ACTIVE DYNAMICS PANELS
The Active Dynamics Panel on the middle centre console provides two rotary switches, ‘P’ and ‘H’ – ‘P’ for Powertrain and ‘H’ for Handling, each having three positions for ‘Normal’, ‘Sport’ and ‘Track’ modes. ‘P’ changes throttle response and acoustics, gearbox strategy, shift times and impulse (how much one can feel the gearchange). The coaxial ‘Manual’ button controls use of manual gearbox functions.
‘H’ changes stability control, adaptive damping, suspension firmness and roll stiffness. The coaxial ‘Aero’ button allows the driver to deploy the Airbrake to a 15° position for increased downforce.

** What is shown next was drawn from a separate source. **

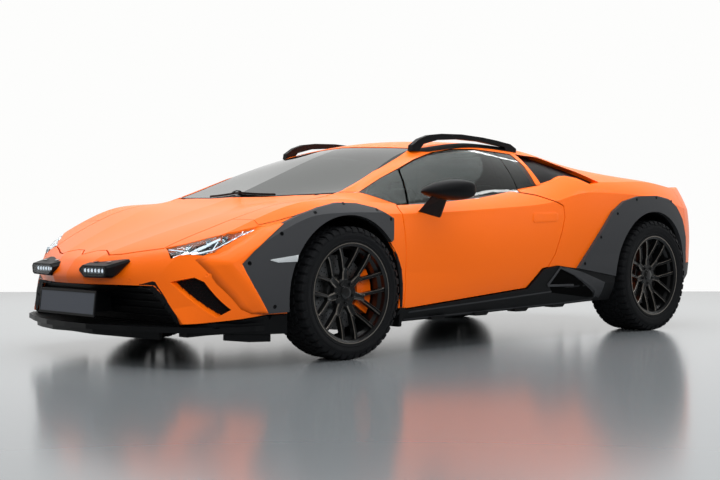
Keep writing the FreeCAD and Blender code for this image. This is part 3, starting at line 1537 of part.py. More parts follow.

In addition, there are four push buttons for: the keyless ignition, ‘Active’ which automatically engages the driver’s preferred settings, the ‘Winter’ setting and the ‘Launch’ control system for maximum standing start acceleration.
Launch control is designed to offer the maximum acceleration from a standing start.
The launch control system is initiated when the button is pressed. With the brake pedal fully depressed, the accelerator is then held down and the engine speed will increase to 3,000 rpm. When the brake pedal is released, the launch control system will perform a launch start to give maximum acceleration.
Winter mode overrides both handling and powertrain controls. In winter mode, the roll stiffness, adaptive damping and Electronic Stability Control settings are changed to give the maximum assistance to the driver in slippery conditions. The engine speed, gearshift points and shift speed are also optimised for the slippery conditions.